* _Do this_:
Among the entries below, find the line with "What build123d script", then quote it and each following line up to and including the line with "carcass_angles = (13, 40, 70, 104, 128)", and nothing else.

* _Entries provided_:
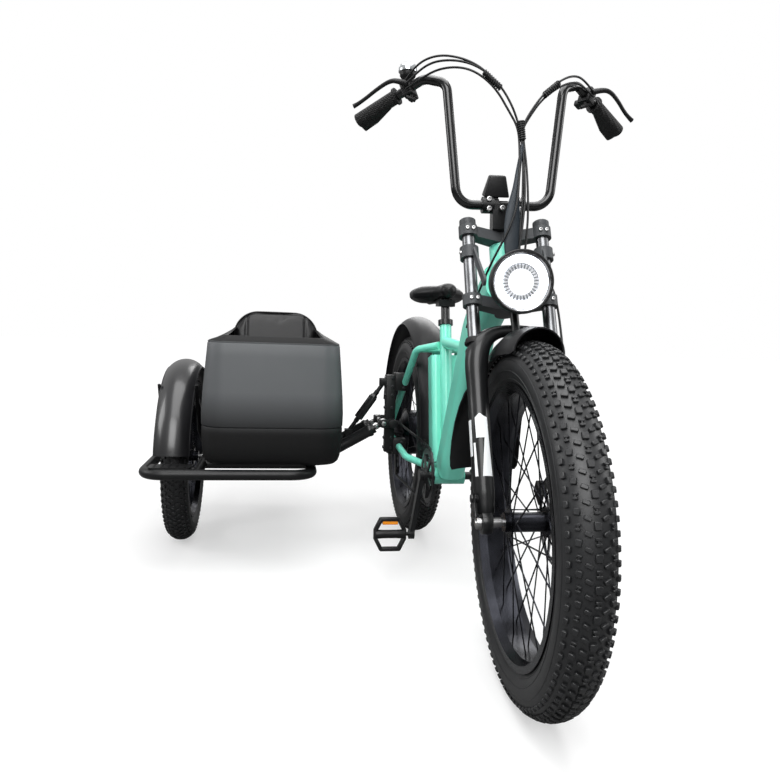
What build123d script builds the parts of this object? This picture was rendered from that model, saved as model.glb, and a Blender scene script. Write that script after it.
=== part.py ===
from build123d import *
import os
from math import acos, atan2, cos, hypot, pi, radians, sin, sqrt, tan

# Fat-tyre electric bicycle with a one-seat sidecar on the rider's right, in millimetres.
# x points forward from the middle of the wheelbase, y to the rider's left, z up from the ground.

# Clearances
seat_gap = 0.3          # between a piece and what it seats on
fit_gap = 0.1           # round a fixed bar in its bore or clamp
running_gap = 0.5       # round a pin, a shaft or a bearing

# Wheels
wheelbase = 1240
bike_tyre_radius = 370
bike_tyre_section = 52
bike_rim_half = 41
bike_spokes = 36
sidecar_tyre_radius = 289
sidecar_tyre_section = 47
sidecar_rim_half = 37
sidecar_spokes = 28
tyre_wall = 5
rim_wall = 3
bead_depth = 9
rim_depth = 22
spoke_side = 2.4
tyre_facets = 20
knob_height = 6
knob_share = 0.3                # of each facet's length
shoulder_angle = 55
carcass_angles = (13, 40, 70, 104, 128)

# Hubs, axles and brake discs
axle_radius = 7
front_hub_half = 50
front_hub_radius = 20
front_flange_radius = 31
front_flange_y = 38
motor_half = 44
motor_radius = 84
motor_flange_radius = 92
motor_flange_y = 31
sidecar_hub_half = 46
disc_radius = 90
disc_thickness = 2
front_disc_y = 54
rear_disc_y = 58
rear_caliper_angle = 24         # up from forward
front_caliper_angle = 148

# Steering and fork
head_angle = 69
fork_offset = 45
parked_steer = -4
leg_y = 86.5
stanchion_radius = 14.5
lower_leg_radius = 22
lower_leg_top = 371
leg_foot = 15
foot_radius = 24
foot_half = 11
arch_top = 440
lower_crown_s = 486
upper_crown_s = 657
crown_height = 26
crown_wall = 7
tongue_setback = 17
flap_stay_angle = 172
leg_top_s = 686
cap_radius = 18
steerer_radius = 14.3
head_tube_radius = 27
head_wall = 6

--

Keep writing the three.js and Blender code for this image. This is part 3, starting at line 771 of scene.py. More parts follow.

* _Result below_:
What build123d script builds the parts of this object? This picture was rendered from that model, saved as model.glb, and a Blender scene script. Write that script after it.
=== part.py ===
from build123d import *
import os
from math import acos, atan2, cos, hypot, pi, radians, sin, sqrt, tan

# Fat-tyre electric bicycle with a one-seat sidecar on the rider's right, in millimetres.
# x points forward from the middle of the wheelbase, y to the rider's left, z up from the ground.

# Clearances
seat_gap = 0.3          # between a piece and what it seats on
fit_gap = 0.1           # round a fixed bar in its bore or clamp
running_gap = 0.5       # round a pin, a shaft or a bearing

# Wheels
wheelbase = 1240
bike_tyre_radius = 370
bike_tyre_section = 52
bike_rim_half = 41
bike_spokes = 36
sidecar_tyre_radius = 289
sidecar_tyre_section = 47
sidecar_rim_half = 37
sidecar_spokes = 28
tyre_wall = 5
rim_wall = 3
bead_depth = 9
rim_depth = 22
spoke_side = 2.4
tyre_facets = 20
knob_height = 6
knob_share = 0.3                # of each facet's length
shoulder_angle = 55
carcass_angles = (13, 40, 70, 104, 128)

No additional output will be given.